Raise early enough to keep leverage. Keep the structure simple. Size the round based on milestones, not comfort. And stay disciplined on spending after the close. The bridge should buy proof.
FAQs
How do I know if a bridge round is the right move?
A bridge round makes sense when your startup is moving in the right direction but needs a bit more time to hit clear milestones before a larger round. That might mean reaching target revenue, launching a key feature, or entering a new market.
It can also help you keep momentum going or give you breathing room when things don’t go as planned. If you need to extend your runway, this route works best when you have a clear, data-backed plan for making your next round stronger.
What milestones should a pre-Series A bridge fund?
A pre-Series A bridge round should fund clear, measurable milestones that make your startup more attractive for a larger raise while giving you more runway.

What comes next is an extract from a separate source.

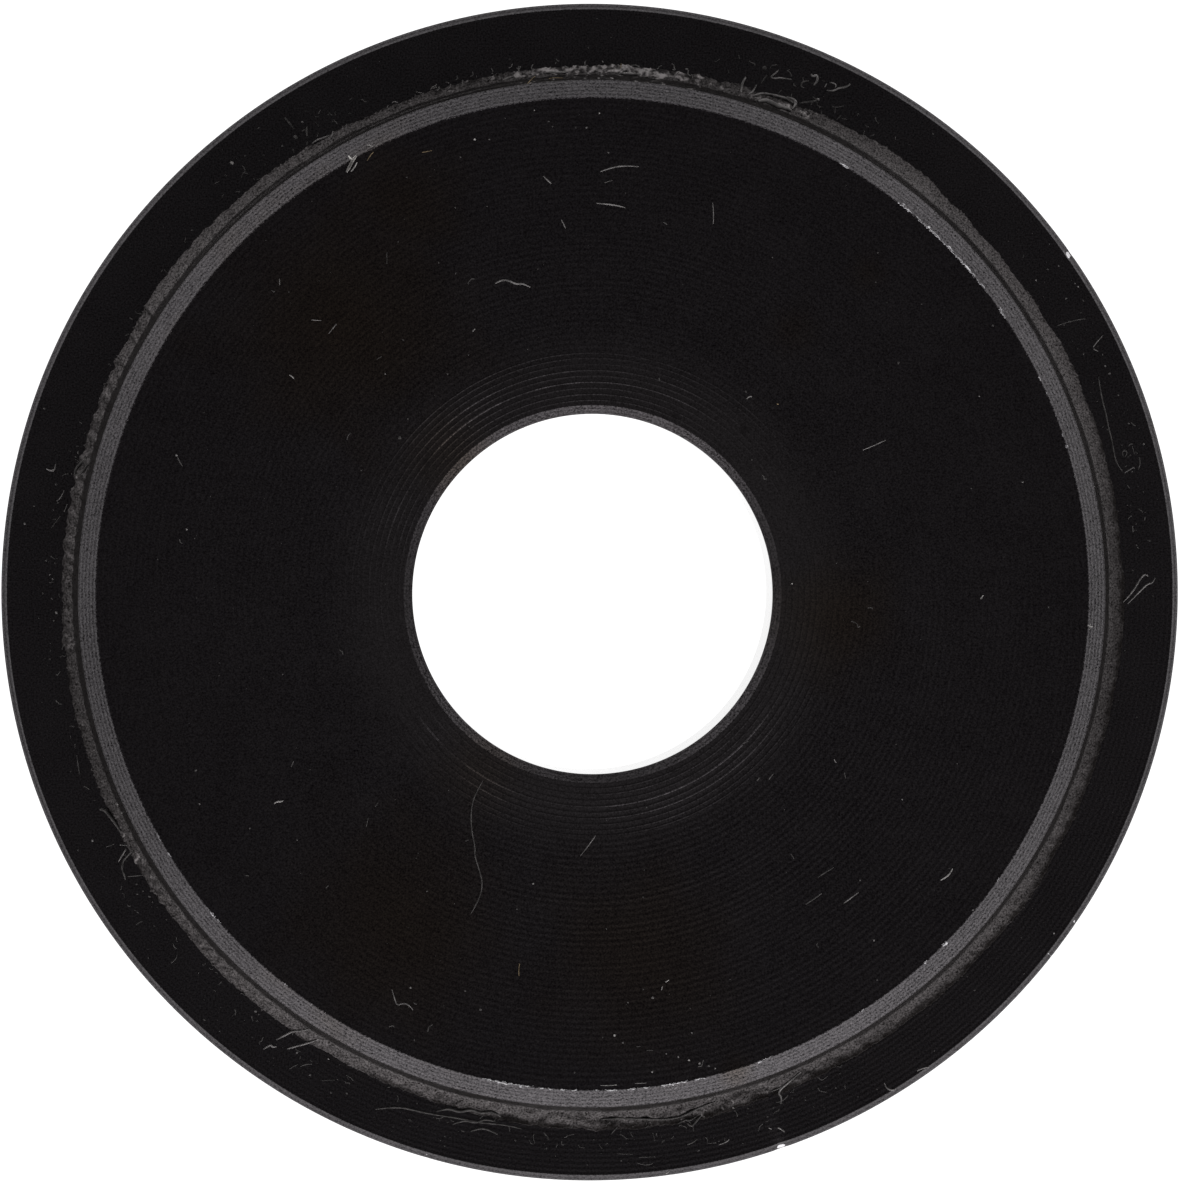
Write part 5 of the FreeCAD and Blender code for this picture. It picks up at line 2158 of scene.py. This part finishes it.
@dataclass
class Studio:
    """A pale table, soft light from all round and a camera almost straight above.

    Attributes:
        tilt: Angle between the line of sight and the washer's axis, in degrees.
        side: The way the camera leans off the axis.
        distance: From the camera to the flange's front, in mm.
        frame_width: What the picture spans at the flange's front, in mm.
        aim: Where the middle of the picture meets the flange's front, in mm.
        table_gap: From the washer's back down to the table, in mm.
        table_reach: From the table's middle to its edges, in metres.
        glow: How brightly the table shines near the washer and far off.
        glow_radii: How far from the washer's middle it starts to fade and is faded, in mm.
        walls: The sine of the elevation at which the walls end and at which overhead starts.
    """

    sizes: WasherSizes
    tilt: float = 1.8
    side: tuple[float, float] = (-0.83, 0.56)
    distance: float = 400.0
    frame_width: float = 40.76
    aim: tuple[float, float] = (0.3235, -0.2474)
    sensor: float = 36.0
    table_gap: float = 0.02
    table_reach: float = 1.5
    table: Colour = (0.35, 0.35, 0.35, 1.0)
    glow: tuple[float, float] = (1.14, 0.25)
    glow_radii: tuple[float, float] = (36.0, 120.0)
    horizon: float = 0.25
    zenith: float = 0.025
    walls: tuple[float, float] = (0.15, 0.82)
    light: Colour = (1.02, 0.985, 1.0, 1.0)

    def build(self) -> None:
        """Makes floor, light and camera."""
        self.floor()
        self.surroundings()
        self.camera()
        bpy.context.scene.view_settings.view_transform = "Standard"

    def floor(self) -> None:
        """A white table, lit from inside, a hair under the washer's back so that the two don't mix."""
        reach, level = self.table_reach, -self.table_gap * MM
        corners = ((-1, -1), (1, -1), (1, 1), (-1, 1))
        mesh = bpy.data.meshes.new("floor")
        mesh.from_pydata([(x * reach, y * reach, level) for x, y in corners], [], [(0, 1, 2, 3)])
        material, graph, output = shader_graph("table")
        glow = graph.ramp(graph.length(graph.millimetres()), *self.glow_radii, *self.glow)
        table = graph.node("ShaderNodeBsdfPrincipled", inputs={
            "Base Color": self.table, "Roughness": 0.9, "Specular IOR Level": 0.0,
            "Emission Color": (1.0, 1.0, 1.0, 1.0), "Emission Strength": glow})
        graph.feed(output.inputs["Surface"], table.outputs[0])
        mesh.materials.append(material)
        add_object("floor", mesh)

    def surroundings(self) -> None:
        """A studio that is bright all round and dark overhead, where the camera hangs."""
        world = bpy.data.worlds.new("studio")
        bpy.context.scene.world = world
        world.use_nodes = True
        graph = NodeGraph(world.node_tree)
        output = graph.node("ShaderNodeOutputWorld")
        towards = graph.node("ShaderNodeTexCoord").outputs["Generated"]
        upwards = graph.dot(towards, (0.0, 0.0, 1.0))
        level = graph.ramp(upwards, *self.walls, self.horizon, self.zenith)
        for lobe in STUDIO_LIGHTS:
            facing = graph.math("MAXIMUM", graph.dot(towards, lobe.direction()), 0.0)
            patch = graph.math("MULTIPLY", graph.math("POWER", facing, lobe.sharpness), lobe.level)
            level = graph.math("ADD", level, patch)
        light = graph.node("ShaderNodeBackground", inputs={"Color": self.light, "Strength": level})
        graph.feed(output.inputs["Surface"], light.outputs[0])

    def camera(self) -> None:
        """A long lens, a little to the upper left of the axis."""
        data = bpy.data.cameras.new("camera")
        data.sensor_width = self.sensor
        data.lens = self.sensor * self.distance / self.frame_width
        data.clip_start, data.clip_end = 0.01, 10.0
        camera = add_object("camera", data)
        lean = math.radians(self.tilt)
        side = Vector((*self.side, 0)).normalized()
        back = side * math.sin(lean) + Vector((0, 0, 1)) * math.cos(lean)
        target = Vector((*self.aim, self.sizes.flange_thickness)) * MM
        camera.location = target + back * self.distance * MM
        right = Vector((0, 1, 0)).cross(back).normalized()
        camera.rotation_euler = Matrix((right, back.cross(right), back)).transposed().to_euler()
        bpy.context.scene.camera = camera


def main() -> None:
    """Builds the washer's skin, its burr, the oil bead, lint, dust and the studio, in that order."""
    logging.basicConfig(level=logging.INFO, format="%(name)s: %(message)s")
    sizes = WasherSizes.from_frame(frame)
    sight = Sight()
    finishes = Finishes()
    oxide = BlackOxide().material(sight)
    bead = OilBead(sizes)
    TurnedSkin(sizes).build(oxide)
    EdgeBurr(sizes).build(oxide)
    bead.build(OilFilm())
    Lint(Ground(sizes, bead), sight, finishes).build()
    Dust(sizes, finishes).build()
    Studio(sizes).build()


if __name__ == "__main__":
    main()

That usually means using the money to hit goals investors can see and measure. For example, you might finish product development, reach revenue or sales targets, grow your customer base, or enter new markets.
The key is simple: each goal needs a solid plan behind it. And you need accurate, up-to-date financial reporting to show how the business is tracking.
How can I avoid cap table issues in a bridge round?
Keep a complete, accurate, up-to-date record of every issued share, option, SAFE, and convertible note.
Before you lock in terms, model dilution from a few angles. SAFEs and notes don’t just sit there - they turn into future dilution. Option pool timing matters too. If you expand the pool before closing, more of that dilution can land on founders.
This is one place where messy spreadsheets can come back to bite you. Use professional management tools so your equity numbers stay clean, your records stay current, and investors don’t lose trust in the math.